The physical toll and injuries faced by airline baggage handlers

On Behalf of | Mar 17, 2021 | Workplace Injuries |

One year into the COVID-19 pandemic and the safety restrictions implemented as a result, many aspects of our lives are slowly opening back up. However, it will be some time before things are back to “normal.” One of those aspects is air travel. And the potential for more passengers means more work for airline crews, including baggage handlers.

This group of unsung workers consistently face job hazards that the average person does not. Continuously lifting heavy baggage as much as 75 pounds, pushing heavy carts and escorting wheelchair-bound passengers can take a physical toll on the body. Not to mention, potential injuries caused by falling baggage, slips and falls along with exposure to disease when face-to-face with the public.

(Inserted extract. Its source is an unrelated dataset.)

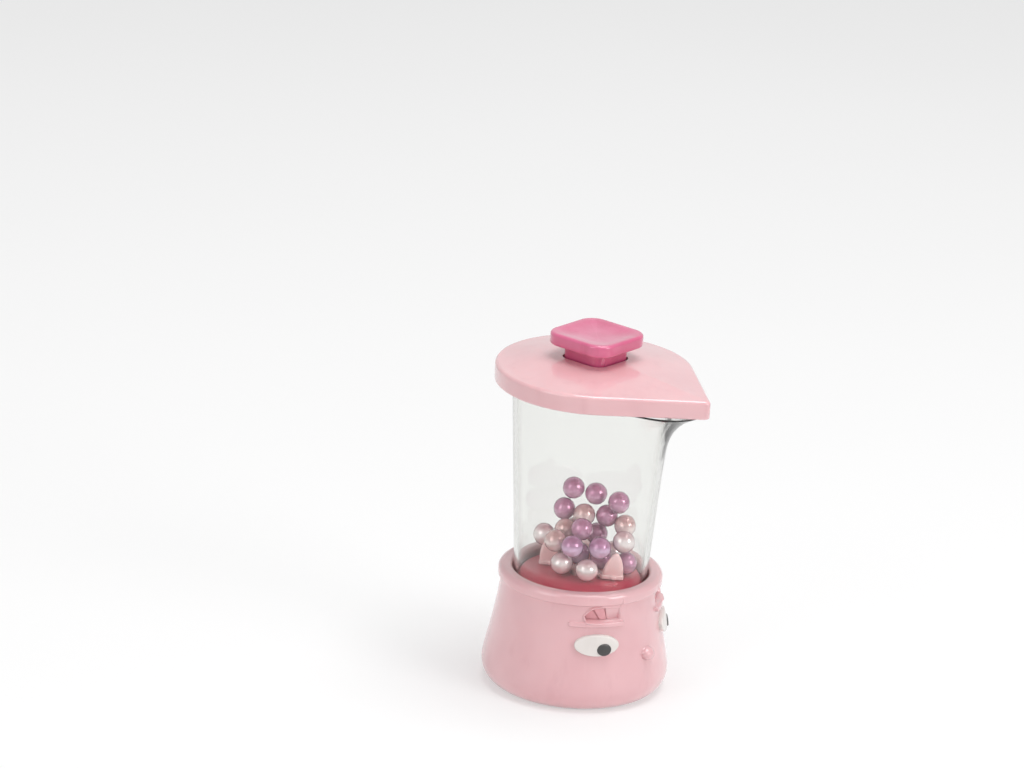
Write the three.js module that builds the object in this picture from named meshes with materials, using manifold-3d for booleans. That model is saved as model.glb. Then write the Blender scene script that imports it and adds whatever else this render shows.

Back and knee pain, tendonitis

The work-related strain can overcome any baggage handler. Airline companies are well aware of the risks faced by all of their workers and must adjust to accommodate them while also providing proper safety training. The latter is one way to prevent unsafe and awkward lifting habits potentially leading to musculoskeletal injuries.

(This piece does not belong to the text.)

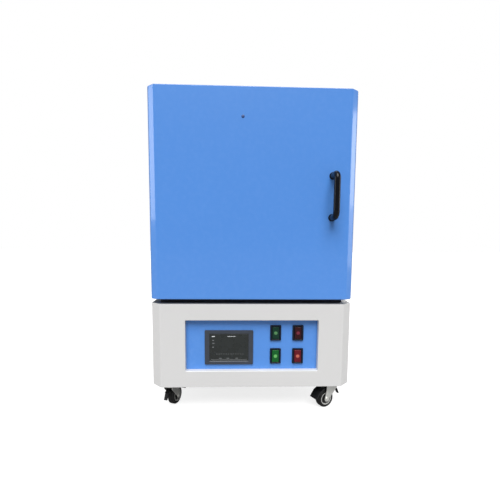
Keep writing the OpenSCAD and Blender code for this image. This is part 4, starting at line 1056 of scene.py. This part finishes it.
def makeSeal(look):
    low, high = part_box("door_seal")
    wide, r, flat = look["wide"], look["strandR"], look["strandFlat"]
    path = roundedPath((low + high) / 2, high.x - low.x - wide, high.z - low.z - wide, look["corner"],
        look["step"])
    turns = round(len(path) * look["step"] / look["pitch"])
    across, deep = wide / 2 - r * flat, (high.y - low.y) / 2 - r
    bm = bmesh.new()
    for strand in range(look["strands"]):
        frames = []
        for i, (place, out) in enumerate(path):
            phase = 2 * math.pi * (turns * i / len(path) + strand / look["strands"])
            middle = place + out * across * math.sin(phase) + Vector((0, deep * math.sin(2 * phase), 0))
            frames.append(sealFrame(middle, out, r * flat, r))
        swept(bm, look["sides"], frames)
    core = [sealFrame(place, out, look["coreHalf"], look["coreDepth"]) for place, out in path]
    swept(bm, look["sides"], core)
    placeNode("door_seal", bm, fibreBoard, 80)


makeSeal(sealLook)
print("door seal plaited")


# Screws of the rear panels: domed heads with a hexagonal socket

screwLook = {"sides": 24, "socket": 2.2 * mm, "socketEdge": 0.3 * mm, "socketDeep": 1.5 * mm, "shank": 0.45,
    "head": ((0, 1), (0.3, 1), (0.75, 0.84)), "brow": 0.6}


def islandsOf(node):
    # Boxes of the separate solids in a node
    bm = copyOf(node, copyLook)
    waiting, found = set(bm.verts), []
    while waiting:
        front = [waiting.pop()]
        group = list(front)
        while front:
            for edge in front.pop().link_edges:
                for vert in edge.verts:
                    if vert in waiting:
                        waiting.discard(vert)
                        front.append(vert)
                        group.append(vert)
        found.append([Vector([pick(vert.co[axis] for vert in group) for axis in range(3)])
            for pick in (min, max)])
    bm.free()
    return found


def makeScrews(look):
    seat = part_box("rear_cover")[1].y
    bm = bmesh.new()
    for low, high in islandsOf("cover_screws"):
        centre = (low + high) / 2
        r, tall, end = (high.x - low.x) / 2, high.y - seat, low.y - seat
        shank = look["shank"] * r
        head = [(up * tall, share * r) for up, share in look["head"]]
        head += [(tall - 2 * slope, look["brow"] * r), (tall, look["socket"] + look["socketEdge"])]
        screw = turned([(end, 0), (end, shank), (-slope, shank)] + head, look["sides"], Matrix())
        rim = openEdges(screw)
        others = set(screw.edges)
        corners = bmesh.ops.create_circle(screw, segments=6, radius=look["socket"])["verts"]
        moved(screw, placed((tall - slope, 0, 0), 1, "Y"), corners)
        socket = [edge for edge in screw.edges if edge not in others]
        bmesh.ops.bridge_loops(screw, edges=rim + socket)
        drawnOut(screw, socket, (-look["socketDeep"], 0, 0))
        bmesh.ops.holes_fill(screw, edges=openEdges(screw))
        facingOut(screw)
        moved(screw, placed((centre.x, seat, centre.z), 1, "Z"))
        joinInto(bm, screw)
    placeNode("cover_screws", bm, zincPlate, 40)


makeScrews(screwLook)
print("screws made")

The cause of such injuries often is due to:

  • Overexertion: The need to lift, carry and push heavy baggage while on the job may lead to an assortment of injuries. The list includes lower back, neck, shoulder and knee injuries, some of which may require surgery and lengthy rehabilitation. Severe damage to ligaments, muscles and tendons is possible, and some workers sustain nerve damage and hernias.
  • Excessive repetitive motion: Tendonitis and carpal tunnel syndrome are ailments with origins from constant motion. Ligaments and tendons also may be harmed, preventing you from performing everyday activities.
  • Slip and fall situations: The combination of an awkward lift and slippery floor potentially spells trouble for baggage handlers. A fractured arm, leg and skull will prevent you from working for a long time.

Let us hope that during the last year with fewer passengers that airline companies had plenty of time to rethink issues pertaining to the safety of their workers. They rely on all their workers and must do their best to protect them.